ENERGY DIVISION RESOLUTION E-4137

RESOLUTION

Resolution E-4137. Pacific Gas and Electric Company (PG&E), Southern California Edison (SCE), San Diego Gas and Electric Company (SDG&E), Pacific Power, Sierra Pacific, Mountain Utilities (MU), and Golden State Water Company (GSWC) operating as Bear Valley Electric Service (BVES) (collectively the "respondents") seek approval for their proposed Tariffs for Purchase of Eligible Renewable Generation. Approved with Modifications

By PG&E Advice Letter 3100-E and 3098-E (filed on August 3, 2007), SCE Advice Letter 2148-E (filed on August 2, 2007), SDG&E Advice Letter 1918-E (submitted August 2, 2007), Pacific Power Advice Letter 350-E (filed August 3, 2007.), Sierra Pacific Advice Letter 331-E (filed August 3, 2007), MU Advice Letter 73-E (filed August 14, 2007), and BVES Advice Letter 219-E (filed August 13, 2007).

__________________________________________________________

SUMMARY

In compliance with Assembly Bill (AB) 1969 (Yee, 2006), Public Utilities Code (PU Code) Section 399.20, and Ordering Paragraph (OP) 1 of Decision (D.) 07-07-027, the respondents submitted Advice Letters with tariffs and standard contracts for the purchase of eligible renewable generation from public water and wastewater facilities. D.07-07-027 authorized two expansions of the tariffs. As directed in OP 2, PG&E and SCE also submitted separate tariffs for the purchase of eligible renewable generation from entities other than public water and wastewater agencies. In addition, PG&E, SCE and SDG&E were all required to offer both a full buy/sell option and an excess sale option in each tariff submitted for approval. Other respondents were only required to offer the full buy/sell option, but could choose to offer both. Under the full buy/sell option, the utility purchases all eligible renewable generation, net of station use, produced by the facility. The excess sale option allows the eligible facility to use some of the renewable energy produced to meet onsite load and sell the rest to the utility.

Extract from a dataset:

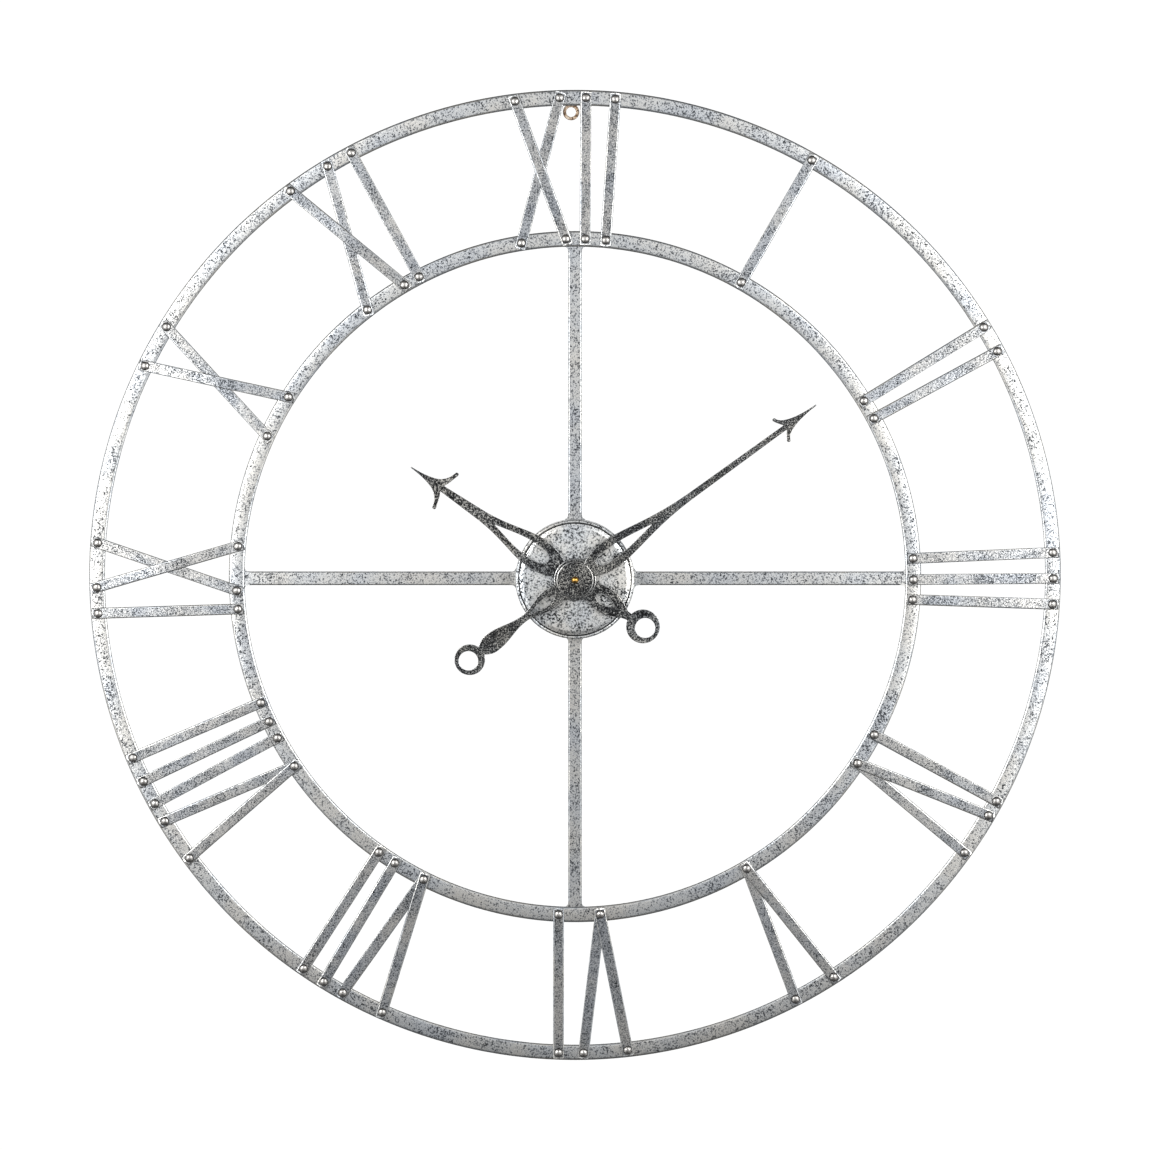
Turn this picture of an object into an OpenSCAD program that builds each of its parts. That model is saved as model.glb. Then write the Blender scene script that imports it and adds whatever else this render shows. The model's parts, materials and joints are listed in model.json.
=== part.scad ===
// Open-frame wall clock: two steel hoops carry riveted Roman numerals, four spokes hold
// a hub cup, and a battery movement inside the cup drives two pierced hands.
// The dial faces -Y and twelve o'clock is +Z. The origin is on the hands' axis, midway
// between the wall and the front of the hands. Each module draws its piece lying on the
// wall, with X to the right, Y towards twelve and Z away from the wall; upright() then
// stands it in place.

/* [Hoops] */
// Outer diameter of the outer hoop, which is the clock's height and width
outer_d = 800; // [660:1:960]
// Outer diameter of the inner hoop
inner_d = 570; // [470:1:690]
// Width of both hoops across their face
hoop_w = 13; // [12:0.1:16]
// Thickness of both hoops
hoop_t = 3; // [2:0.1:4]
// Width of the rounded edges along the front of both hoops
edge_w = 2.2; // [0.5:0.1:3]
// Height of those rounded edges
edge_h = 1.2; // [0.5:0.1:1.5]
// Gap between the wall and the back of the hoops
wall_gap = 4; // [3.5:0.1:5]

/* [Numerals] */
// Width of a numeral bar
bar_w = 9; // [7.5:0.1:11]
// Thickness of a numeral bar
bar_t = 1.5; // [1.2:0.1:2]
// Distance from the middle of an X or a V to the rivet in its foot
letter_half = 18.3; // [15:0.1:22]
// Length of a bar beyond the centre of its rivet
bar_end = 5; // [4:0.1:5.5]
// Length of the slope where a bar steps over another
bar_ramp = 6; // [4:0.5:10]

/* [Rivets] */
// Diameter of the domed rivet head
rivet_head_d = 7.5; // [6.5:0.1:9]
// Height of the domed rivet head
rivet_head_h = 2.4; // [1.8:0.1:3]
// Diameter of the rivet shank
rivet_d = 4; // [3:0.1:5]
// Diameter of the flat tail behind the hoop
rivet_tail_d = 6; // [5.4:0.1:7]
// Thickness of the flat tail
rivet_tail_t = 1; // [0.8:0.1:1.5]
// Gap around a rivet shank in its hole
rivet_gap = 0.1; // [0.05:0.05:0.2]

/* [Spokes] */
// Width of a spoke
spoke_w = 11.3; // [9:0.1:14]
// Width that the weld adds to a spoke at each end, on each side
spoke_flare = 2.5; // [1:0.1:4]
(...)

The rate used must be stated in each tariff or standard contract and is determined by the current Market Price Referent (MPR) table in effect on the date the contract is signed. However, the specific MPR rate within the table is based on the date of actual commercial operation. The rates are set for a period of 10, 15, or 20 years and adjusted by Time of Use (TOU)1 factors as authorized by the Commission. PU Code Section 399.20 requires that the tariffs for water and wastewater facilities be made available until the statewide cumulative rated capacity of eligible sellers reaches 250 megawatts (MW). Each utility received a proportionate share of the 250MW as the Allocation they are expected to offer service to, based on the ratio of its peak demand to the total statewide peak demand of all electrical corporations. The Commission's voluntary expansion of the tariffs to non-water and -wastewater facilities is limited to 228.447 MW statewide, representing the sum of PG&E's and SCE's original allocation. The Commission declined to extend the allocation for non-water and wastewater facilities to the other respondents, which meant that the expanded allocation is not a whole number because the two affected utilities statewide proportional share of peak demand is not a whole number. The statewide total for both sets of tariffs is 478.447 MW.

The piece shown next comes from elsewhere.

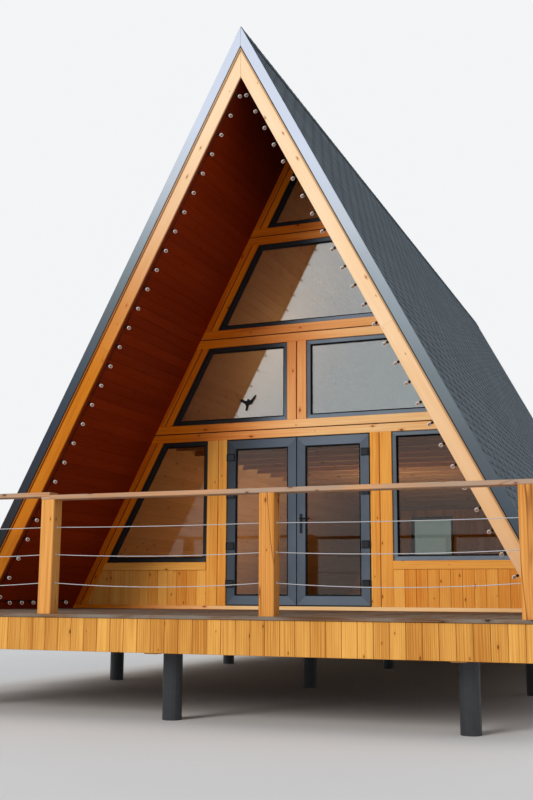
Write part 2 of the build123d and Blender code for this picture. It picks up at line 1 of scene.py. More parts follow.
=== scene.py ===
# %% [markdown]
# # Dressing an A-frame cabin
# The cabin's solids come packed and stay where they are. This lesson gives them what solids leave
# out: every shingle and board, mitred window frames, and finishes made of shader nodes.
# Everything is in metres: Z is up, the deck looks towards -Y, and the ridge runs along Y.

# %% Load the frame
import math
import random

import bmesh
import bpy
from mathutils import Matrix, Vector


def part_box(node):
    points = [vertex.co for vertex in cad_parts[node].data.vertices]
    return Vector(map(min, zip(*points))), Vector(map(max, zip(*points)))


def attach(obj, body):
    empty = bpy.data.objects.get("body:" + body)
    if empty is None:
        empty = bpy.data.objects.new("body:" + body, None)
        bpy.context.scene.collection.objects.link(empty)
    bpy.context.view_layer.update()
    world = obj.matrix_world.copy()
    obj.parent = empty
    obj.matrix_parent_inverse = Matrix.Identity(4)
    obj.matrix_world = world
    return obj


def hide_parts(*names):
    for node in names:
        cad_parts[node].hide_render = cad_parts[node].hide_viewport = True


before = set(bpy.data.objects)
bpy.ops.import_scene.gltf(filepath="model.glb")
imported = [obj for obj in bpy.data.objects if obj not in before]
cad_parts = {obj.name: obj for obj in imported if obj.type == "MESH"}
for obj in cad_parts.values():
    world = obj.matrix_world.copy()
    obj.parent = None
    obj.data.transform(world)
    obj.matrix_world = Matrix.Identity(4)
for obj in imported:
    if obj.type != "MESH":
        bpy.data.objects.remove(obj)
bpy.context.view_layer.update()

# %% [markdown]
# ## The shape of the roof
# Both slopes are planes that lean on each other, so one angle and one height describe them. Every
# other plane of the roof is the same slope drawn in by some distance. The sizes are read from the
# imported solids, so that the boards always fit them.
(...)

Interconnection may be accomplished using Commission-approved Rule 21, or FERC-Small Generator Interconnection Procedures (SGIP), as long as the process follows the principles of timely review and disposition, and does not present a barrier to project completion.2

The Advice Letters are approved with the following modifications:

BACKGROUND

AB 1969, approved on September 29, 2006, adds PU Code Section 399.20,

which requires all electrical corporations to file with the California Public Utilities Commission (Commission) a standard tariff to provide for payment for every kilowatthour (kWh) of renewable energy output produced at an eligible electric generation facility, as specified, at the market price determined by the Commission pursuant to PU Code Section 399.15 for a period of 10, 15 or 20 years. For purposes of PU Code Section 399.20, the electric generation facility must be an eligible renewable energy resource3 owned and operated by a public water or wastewater agency that is a retail customer of the electrical corporation, interconnected and operated in parallel with the electrical corporation's transmission and distribution system and be sized to offset part or all of the electric demand of the public agency.

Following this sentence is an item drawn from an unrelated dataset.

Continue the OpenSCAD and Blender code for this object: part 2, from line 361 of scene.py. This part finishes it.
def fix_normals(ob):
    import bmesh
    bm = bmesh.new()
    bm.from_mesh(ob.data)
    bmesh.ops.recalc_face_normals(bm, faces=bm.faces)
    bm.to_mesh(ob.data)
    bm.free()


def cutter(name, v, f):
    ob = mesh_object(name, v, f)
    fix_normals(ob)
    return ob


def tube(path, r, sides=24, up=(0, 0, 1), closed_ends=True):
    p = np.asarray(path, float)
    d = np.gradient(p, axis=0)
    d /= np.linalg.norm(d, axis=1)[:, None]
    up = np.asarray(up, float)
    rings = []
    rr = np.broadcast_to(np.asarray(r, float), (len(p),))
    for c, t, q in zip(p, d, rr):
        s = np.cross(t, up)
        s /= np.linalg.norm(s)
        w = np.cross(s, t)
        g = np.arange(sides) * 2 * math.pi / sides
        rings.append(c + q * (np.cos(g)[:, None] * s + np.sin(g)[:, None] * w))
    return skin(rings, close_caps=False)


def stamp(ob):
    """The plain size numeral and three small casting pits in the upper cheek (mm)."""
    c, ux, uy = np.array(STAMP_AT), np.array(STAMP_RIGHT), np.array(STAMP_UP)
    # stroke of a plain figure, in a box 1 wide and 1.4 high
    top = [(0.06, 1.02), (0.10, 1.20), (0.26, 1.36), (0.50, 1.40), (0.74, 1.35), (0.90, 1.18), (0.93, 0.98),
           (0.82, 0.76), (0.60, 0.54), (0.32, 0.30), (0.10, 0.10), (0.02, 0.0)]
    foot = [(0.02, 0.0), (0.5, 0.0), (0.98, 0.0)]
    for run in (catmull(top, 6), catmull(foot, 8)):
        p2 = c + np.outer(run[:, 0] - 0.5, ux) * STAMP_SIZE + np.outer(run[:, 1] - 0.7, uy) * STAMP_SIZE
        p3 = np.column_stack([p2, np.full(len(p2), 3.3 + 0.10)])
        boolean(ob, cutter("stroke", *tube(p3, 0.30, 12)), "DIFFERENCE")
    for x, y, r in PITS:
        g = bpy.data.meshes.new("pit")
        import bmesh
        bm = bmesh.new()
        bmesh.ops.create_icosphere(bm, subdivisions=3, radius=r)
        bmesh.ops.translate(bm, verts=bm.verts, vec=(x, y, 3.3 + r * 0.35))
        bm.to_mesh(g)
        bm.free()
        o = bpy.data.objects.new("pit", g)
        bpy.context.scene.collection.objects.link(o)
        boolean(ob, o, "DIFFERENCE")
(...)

On May 25, 2006, the Commission established Order Instituting Rulemaking (OIR) (R)06-05-027 to Continue Implementation and Administration of California Renewable Portfolio Standard Program. On March 12, 2007, the assigned Commissioner in R.06-05-027 issued an Amended Scoping Memo and Ruling setting forth the process to implement PU Code Section 399.20. The Amended Scoping Memo and Ruling ordered the utilities to submit draft tariffs in compliance with PU Code Section 399.20 and consider expansion of the availability of its provisions to customers who are not a public water or wastewater agency. The Utilities duly filed their proposals on or about April 11th, 2007. The proceeding ran its course, with comments, reply comments and identification of various other issues. The Commission held a workshop with all the parties on June 5th, 2007.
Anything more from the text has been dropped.